# [RECORDED INFORMATION]
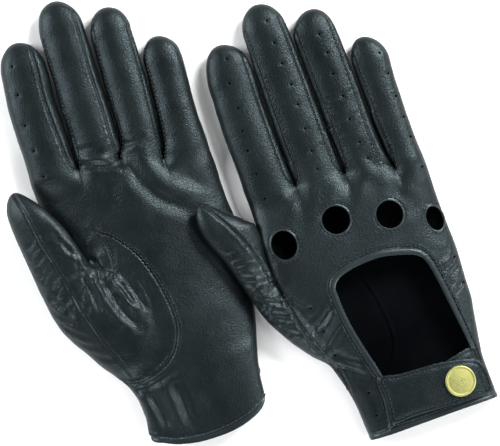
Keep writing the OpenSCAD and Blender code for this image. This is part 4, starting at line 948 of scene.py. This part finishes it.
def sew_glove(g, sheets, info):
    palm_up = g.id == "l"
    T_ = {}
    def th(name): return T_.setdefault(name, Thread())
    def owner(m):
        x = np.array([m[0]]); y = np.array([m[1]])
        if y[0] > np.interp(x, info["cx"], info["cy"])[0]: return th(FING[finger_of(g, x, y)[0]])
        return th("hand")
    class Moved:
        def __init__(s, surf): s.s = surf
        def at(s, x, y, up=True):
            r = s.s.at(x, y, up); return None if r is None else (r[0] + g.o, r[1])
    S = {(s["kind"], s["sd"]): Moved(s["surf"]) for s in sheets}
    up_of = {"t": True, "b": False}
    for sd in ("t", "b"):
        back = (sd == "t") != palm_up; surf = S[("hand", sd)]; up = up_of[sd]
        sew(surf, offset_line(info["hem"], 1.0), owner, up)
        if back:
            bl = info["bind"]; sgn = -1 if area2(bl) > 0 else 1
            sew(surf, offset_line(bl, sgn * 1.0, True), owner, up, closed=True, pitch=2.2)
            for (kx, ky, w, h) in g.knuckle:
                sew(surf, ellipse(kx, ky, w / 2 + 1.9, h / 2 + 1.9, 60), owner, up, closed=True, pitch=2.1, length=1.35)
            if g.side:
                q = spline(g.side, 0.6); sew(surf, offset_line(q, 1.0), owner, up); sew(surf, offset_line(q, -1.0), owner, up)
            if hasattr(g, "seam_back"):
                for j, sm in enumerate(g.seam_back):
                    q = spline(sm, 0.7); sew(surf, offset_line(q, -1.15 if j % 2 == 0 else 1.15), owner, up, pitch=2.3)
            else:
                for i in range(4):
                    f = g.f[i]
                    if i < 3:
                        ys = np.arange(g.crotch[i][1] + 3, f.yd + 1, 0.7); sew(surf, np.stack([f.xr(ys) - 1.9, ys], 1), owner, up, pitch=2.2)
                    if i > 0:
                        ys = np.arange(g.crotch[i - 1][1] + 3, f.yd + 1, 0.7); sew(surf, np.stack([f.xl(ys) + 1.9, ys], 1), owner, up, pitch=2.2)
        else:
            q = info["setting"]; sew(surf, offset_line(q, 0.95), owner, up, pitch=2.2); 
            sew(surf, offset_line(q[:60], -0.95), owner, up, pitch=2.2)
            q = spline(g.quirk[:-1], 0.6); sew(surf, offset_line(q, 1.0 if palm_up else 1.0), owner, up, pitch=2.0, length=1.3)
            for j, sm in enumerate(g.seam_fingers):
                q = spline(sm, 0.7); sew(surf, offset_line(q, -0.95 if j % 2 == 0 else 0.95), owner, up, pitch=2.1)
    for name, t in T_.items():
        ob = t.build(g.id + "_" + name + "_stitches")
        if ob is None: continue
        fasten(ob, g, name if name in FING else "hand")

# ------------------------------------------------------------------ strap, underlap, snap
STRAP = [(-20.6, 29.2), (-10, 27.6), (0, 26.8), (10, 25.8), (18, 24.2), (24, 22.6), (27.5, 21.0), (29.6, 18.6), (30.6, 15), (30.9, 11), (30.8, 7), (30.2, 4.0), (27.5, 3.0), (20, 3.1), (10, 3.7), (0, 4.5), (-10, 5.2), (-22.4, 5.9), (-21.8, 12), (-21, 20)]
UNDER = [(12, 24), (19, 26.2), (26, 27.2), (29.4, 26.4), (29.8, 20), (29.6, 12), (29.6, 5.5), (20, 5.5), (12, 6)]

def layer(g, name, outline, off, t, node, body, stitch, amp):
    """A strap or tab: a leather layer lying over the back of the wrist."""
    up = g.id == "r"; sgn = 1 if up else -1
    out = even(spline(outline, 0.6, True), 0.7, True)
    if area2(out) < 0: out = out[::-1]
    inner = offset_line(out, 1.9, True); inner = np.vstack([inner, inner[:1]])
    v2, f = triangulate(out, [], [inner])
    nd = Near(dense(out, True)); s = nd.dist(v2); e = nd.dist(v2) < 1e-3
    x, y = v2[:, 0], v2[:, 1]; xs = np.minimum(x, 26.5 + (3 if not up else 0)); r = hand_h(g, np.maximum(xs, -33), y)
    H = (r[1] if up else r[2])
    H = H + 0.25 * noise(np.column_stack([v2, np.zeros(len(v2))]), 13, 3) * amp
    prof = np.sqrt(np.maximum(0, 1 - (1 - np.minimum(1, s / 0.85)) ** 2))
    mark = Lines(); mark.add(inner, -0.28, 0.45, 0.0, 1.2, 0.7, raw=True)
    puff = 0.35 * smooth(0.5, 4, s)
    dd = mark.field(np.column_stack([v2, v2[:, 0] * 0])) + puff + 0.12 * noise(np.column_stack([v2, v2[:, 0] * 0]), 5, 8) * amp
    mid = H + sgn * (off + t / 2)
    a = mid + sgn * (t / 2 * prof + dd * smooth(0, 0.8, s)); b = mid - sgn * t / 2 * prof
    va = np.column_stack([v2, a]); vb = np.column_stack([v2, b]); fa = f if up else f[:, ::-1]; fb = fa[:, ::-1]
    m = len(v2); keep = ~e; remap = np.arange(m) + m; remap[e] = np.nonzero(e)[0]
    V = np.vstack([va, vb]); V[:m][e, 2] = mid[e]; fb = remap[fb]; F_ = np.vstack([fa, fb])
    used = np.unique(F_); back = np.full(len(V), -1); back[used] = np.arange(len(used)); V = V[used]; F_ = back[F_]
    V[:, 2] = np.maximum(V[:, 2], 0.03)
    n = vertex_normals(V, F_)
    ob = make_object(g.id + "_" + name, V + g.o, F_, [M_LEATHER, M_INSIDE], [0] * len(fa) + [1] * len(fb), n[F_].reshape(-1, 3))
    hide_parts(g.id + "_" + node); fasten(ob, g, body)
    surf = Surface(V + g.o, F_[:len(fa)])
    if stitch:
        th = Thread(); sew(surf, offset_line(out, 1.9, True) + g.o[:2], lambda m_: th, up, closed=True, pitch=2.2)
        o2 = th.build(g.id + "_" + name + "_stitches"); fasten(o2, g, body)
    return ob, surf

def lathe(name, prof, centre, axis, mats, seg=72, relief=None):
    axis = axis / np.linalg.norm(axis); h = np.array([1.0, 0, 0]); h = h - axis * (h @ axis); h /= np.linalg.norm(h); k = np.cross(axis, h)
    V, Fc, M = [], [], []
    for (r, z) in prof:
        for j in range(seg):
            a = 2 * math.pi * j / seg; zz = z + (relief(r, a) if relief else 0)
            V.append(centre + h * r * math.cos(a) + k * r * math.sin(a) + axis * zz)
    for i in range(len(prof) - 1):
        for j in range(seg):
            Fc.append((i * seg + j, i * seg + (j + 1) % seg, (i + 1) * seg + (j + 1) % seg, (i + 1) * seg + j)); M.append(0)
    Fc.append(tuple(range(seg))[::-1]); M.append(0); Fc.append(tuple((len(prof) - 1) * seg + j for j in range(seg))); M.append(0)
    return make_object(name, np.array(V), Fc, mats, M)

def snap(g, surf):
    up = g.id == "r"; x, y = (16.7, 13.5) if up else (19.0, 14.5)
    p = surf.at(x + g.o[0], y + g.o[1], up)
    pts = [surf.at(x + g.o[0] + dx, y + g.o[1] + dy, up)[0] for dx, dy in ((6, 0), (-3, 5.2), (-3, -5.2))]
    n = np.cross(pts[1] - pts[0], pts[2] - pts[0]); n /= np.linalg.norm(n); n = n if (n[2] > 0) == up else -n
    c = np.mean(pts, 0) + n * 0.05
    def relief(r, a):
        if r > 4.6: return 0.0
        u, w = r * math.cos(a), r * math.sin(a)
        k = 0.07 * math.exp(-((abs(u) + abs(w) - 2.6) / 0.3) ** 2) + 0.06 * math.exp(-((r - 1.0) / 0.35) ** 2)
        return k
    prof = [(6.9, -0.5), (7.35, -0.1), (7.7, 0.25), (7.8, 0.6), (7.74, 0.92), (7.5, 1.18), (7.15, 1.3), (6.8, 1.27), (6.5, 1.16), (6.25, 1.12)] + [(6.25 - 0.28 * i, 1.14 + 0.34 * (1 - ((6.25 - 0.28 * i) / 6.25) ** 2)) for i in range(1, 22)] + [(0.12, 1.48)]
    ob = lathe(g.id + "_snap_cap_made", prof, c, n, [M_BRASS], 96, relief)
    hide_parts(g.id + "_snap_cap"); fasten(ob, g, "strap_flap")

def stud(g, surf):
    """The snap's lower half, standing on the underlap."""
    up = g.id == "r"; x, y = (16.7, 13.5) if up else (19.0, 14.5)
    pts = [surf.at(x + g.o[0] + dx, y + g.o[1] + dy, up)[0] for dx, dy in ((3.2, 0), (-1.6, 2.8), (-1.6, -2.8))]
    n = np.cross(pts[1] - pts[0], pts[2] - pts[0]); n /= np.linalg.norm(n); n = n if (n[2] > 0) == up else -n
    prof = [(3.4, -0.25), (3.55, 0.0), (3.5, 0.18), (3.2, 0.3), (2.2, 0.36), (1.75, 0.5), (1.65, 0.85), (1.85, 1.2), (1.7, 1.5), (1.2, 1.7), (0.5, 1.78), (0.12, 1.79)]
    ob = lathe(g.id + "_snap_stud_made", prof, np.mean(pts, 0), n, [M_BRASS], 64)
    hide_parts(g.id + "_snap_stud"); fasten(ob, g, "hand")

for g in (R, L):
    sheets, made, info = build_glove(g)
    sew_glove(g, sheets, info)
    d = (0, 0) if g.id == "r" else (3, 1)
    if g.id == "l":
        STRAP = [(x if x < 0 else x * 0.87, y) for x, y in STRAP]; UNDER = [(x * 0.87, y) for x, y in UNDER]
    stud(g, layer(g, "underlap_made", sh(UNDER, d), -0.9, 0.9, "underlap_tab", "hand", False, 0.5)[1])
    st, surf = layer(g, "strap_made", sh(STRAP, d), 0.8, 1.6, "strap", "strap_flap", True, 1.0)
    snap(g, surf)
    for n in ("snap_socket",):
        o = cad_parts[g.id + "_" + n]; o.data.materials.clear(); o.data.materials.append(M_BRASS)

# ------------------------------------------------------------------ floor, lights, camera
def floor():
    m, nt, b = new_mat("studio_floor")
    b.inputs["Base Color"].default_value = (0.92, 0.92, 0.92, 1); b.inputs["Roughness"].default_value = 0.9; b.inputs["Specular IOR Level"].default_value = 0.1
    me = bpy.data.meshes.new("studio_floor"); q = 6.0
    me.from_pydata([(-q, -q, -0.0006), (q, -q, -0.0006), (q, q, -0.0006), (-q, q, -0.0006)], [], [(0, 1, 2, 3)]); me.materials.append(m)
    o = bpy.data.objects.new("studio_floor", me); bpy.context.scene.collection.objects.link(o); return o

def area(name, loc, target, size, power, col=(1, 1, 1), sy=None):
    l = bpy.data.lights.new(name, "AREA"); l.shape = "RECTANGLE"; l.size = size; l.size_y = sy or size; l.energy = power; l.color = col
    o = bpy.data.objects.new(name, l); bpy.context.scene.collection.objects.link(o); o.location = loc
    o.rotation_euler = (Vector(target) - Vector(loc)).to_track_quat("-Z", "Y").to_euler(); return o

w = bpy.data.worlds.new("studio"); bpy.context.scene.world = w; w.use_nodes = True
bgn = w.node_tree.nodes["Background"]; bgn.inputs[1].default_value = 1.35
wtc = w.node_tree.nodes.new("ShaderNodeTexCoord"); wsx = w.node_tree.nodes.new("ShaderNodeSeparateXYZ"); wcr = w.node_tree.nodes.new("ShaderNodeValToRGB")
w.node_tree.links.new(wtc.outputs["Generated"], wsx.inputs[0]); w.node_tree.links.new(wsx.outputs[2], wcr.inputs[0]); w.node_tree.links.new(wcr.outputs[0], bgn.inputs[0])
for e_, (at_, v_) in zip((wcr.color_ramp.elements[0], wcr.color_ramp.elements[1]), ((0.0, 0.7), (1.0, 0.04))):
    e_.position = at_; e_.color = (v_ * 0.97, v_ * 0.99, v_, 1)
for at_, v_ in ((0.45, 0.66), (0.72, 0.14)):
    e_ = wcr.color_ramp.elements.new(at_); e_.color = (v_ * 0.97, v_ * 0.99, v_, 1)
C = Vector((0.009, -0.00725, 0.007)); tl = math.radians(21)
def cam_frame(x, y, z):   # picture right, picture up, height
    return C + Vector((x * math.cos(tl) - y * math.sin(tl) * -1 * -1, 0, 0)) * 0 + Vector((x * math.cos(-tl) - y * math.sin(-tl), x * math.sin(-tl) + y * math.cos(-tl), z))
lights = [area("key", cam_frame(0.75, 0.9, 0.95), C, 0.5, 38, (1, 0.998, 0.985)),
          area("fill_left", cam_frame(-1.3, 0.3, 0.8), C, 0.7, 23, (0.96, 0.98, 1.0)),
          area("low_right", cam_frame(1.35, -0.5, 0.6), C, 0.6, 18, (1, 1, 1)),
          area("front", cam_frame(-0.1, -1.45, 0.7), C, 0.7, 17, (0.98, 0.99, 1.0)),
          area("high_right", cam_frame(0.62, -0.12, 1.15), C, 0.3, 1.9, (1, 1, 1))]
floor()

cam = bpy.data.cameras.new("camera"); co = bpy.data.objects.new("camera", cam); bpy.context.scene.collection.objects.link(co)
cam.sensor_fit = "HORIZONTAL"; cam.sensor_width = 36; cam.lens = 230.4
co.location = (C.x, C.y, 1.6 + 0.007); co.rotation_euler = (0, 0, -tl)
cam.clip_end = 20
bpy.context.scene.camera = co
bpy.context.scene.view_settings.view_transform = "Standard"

# [DIRECTIONS]
List every line above that holds the word "fasten".

# [THE OUTPUT]
        fasten(ob, g, name if name in FING else "hand")
    hide_parts(g.id + "_" + node); fasten(ob, g, body)
        o2 = th.build(g.id + "_" + name + "_stitches"); fasten(o2, g, body)
    hide_parts(g.id + "_snap_cap"); fasten(ob, g, "strap_flap")
    hide_parts(g.id + "_snap_stud"); fasten(ob, g, "hand")